Un meteorite sui cliché
Doveva venire dallo spazio una provocazione come quella di Saatchi&Saatchi. I tempi sono maturi per una ridiscussione della sacralità della famiglia in Italia, la globalizzazione ci ha aperti a un mondo tendenzialmente meno mammone rispetto a noi, iniziando a sgretolare nelle nuove generazioni le convenzioni all’italiana dello schema familiare. Oggi ci sentiamo tutti più liberi di muoverci e fare della nostra vita qualcosa di completamente nostro nel luogo in cui meglio ci sentiamo, per quanto lontano da mamma e papà. Toccare la famiglia non è più peccato capitale, e anzi, preservarla in una teca di vetro con continue spruzzate di perfezione ha stancato. Molto meglio scegliere una soluzione come la seguente:
Polverizziamo con un meteorite questi cliché, girando uno spot iper-realista eppure surreale per la successione degli eventi. Mettiamo una bambina petulante a formulare una richiesta in una maniera totalmente impostata e facciamola rimanere imperterrita di fronte a dei meteoriti in giardino. In altre parole: provochiamo, cerchiamo il sogghigno di una certa parte di audience e l’indignazione di un’altra parte di essa.
L’onda d’urto
La prima lo farà diventare un tormentone, un’intelaiatura per battute su altri ambiti e contesti, facendo sopravvivere il modello per molto più tempo e portandolo più lontano del mero spot in televisione.
La seconda lo farà diventare comunque un tormentone, perché ne parlerà e parlerà e parlerà, portando motivazioni per la sua indignazione condivisibili fino a un certo punto. Cosa c’è da perdere? Ben poco. Da guadagnare?
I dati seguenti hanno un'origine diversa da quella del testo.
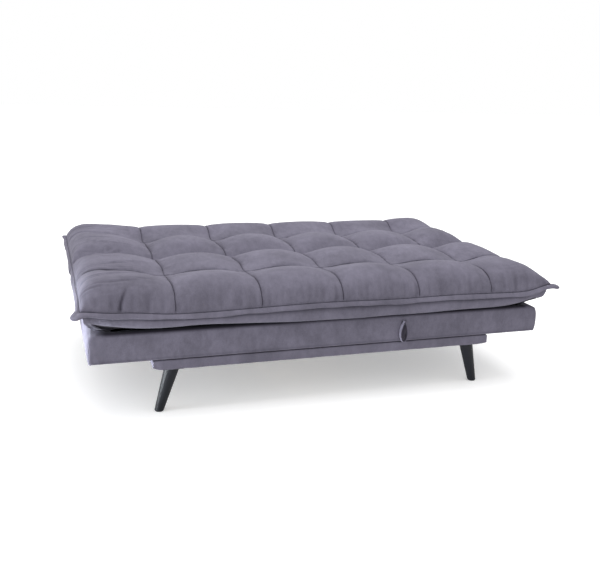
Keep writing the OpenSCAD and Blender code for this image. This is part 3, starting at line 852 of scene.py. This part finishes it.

Moltissimo. E infatti giungono voci di Esselunga con gli scaffali dedicati ai Buondì Motta completamente svuotati. Una merendina dalla lunghissima tradizione, tanto da non attrarre più come gli altri evergreen, rivitalizzata dall’onda mediatica dell’indignazione per hobby.
Bravi quelli di Saatchi&Saatchi, meno bravi quelli di Carpisa, come denota perfettamente questo tweet.
“Mamma, dove trovo un lavoro sottopagato che combini il precariato con la beffa di proporlo come la vittoria di un concorso?”. #carpisa
— Mangino Brioches (@manginobrioches) 5 settembre 2017
Precariato mon amour
In breve, Carpisa ha lanciato la sua nuova collezione autunno-inverno con un contest allegato, consistente in 3 step: comprare il prodotto per avere il codice gioco; elaborare un piano di comunicazione da inviare gratuitamente all’azienda; compilare il form con le proprie informazioni, di modo da essere contattati in caso di vincita. Il premio? Uno stage di un mese nell’azienda con compenso di 500 euro. Non so da dove iniziare per elencare tutto ciò che è sbagliato in questa campagna. Si stava meglio quando un ballerino spagnolo volteggiava sulle loro valigie.
Come può essere venuto in mente agli specialisti in marketing dell’azienda di far leva su una questione oggi così delicata in Italia? L’incentivo è razionale, ma il premio è misero tanto da ricordare la condizione di un qualsiasi giovane precario. Perché mai dovrei comprare quel prodotto, se il gioco non vale la candela? Per non parlare della svalutazione implicita del lavoro gratuito di chiunque abbia provato a partecipare al contest senza poi vincerlo.
Purtroppo per Carpisa, da sempre il lavoro è cosa che non si deve toccare agli italiani, amanti della sicurezza del posto fisso e dello stipendio con cui raggiungere la propria indipendenza. Al giorno d’oggi, in un Paese in cui in qualche modo si è sempre lavorato, un giovane fa fatica a trovare un modo di realizzarsi prendendo anche uno stipendio dignitoso, per staccarsi dalla mamma così magistralmente cancellata dai Buondì Motta: non sembra proprio un argomento da toccare, almeno non con un premio così ridicolo. E non è probabilmente nemmeno una questione di marketing, ma di buon senso e capacità di comprendere come sta cambiando il clima culturale italiano.
In altre parole, Buondì Motta e Carpisa si son messe in due posizioni opposte. La prima ora è comodamente adagiata su articoli come questo e su valanghe di memes che fanno sorridere utilizzando come base il loro spot. La seconda è dovuta entrare da subito in modalità damage control, scusandosi per “la superficialità con la quale è stato affrontato un tema così delicato come quello del lavoro”, sottolineando poi che la campagna è “in completa antitesi con una realtà imprenditoriale fatta invece di occupazione ed opportunità offerte in particolare al mondo giovanile” – il che è un fallimento su tutta la linea, dato che gli stessi che hanno dovuto pronunciare queste parole, qualche mese fa hanno probabilmente approvato la linea comunicativa usata.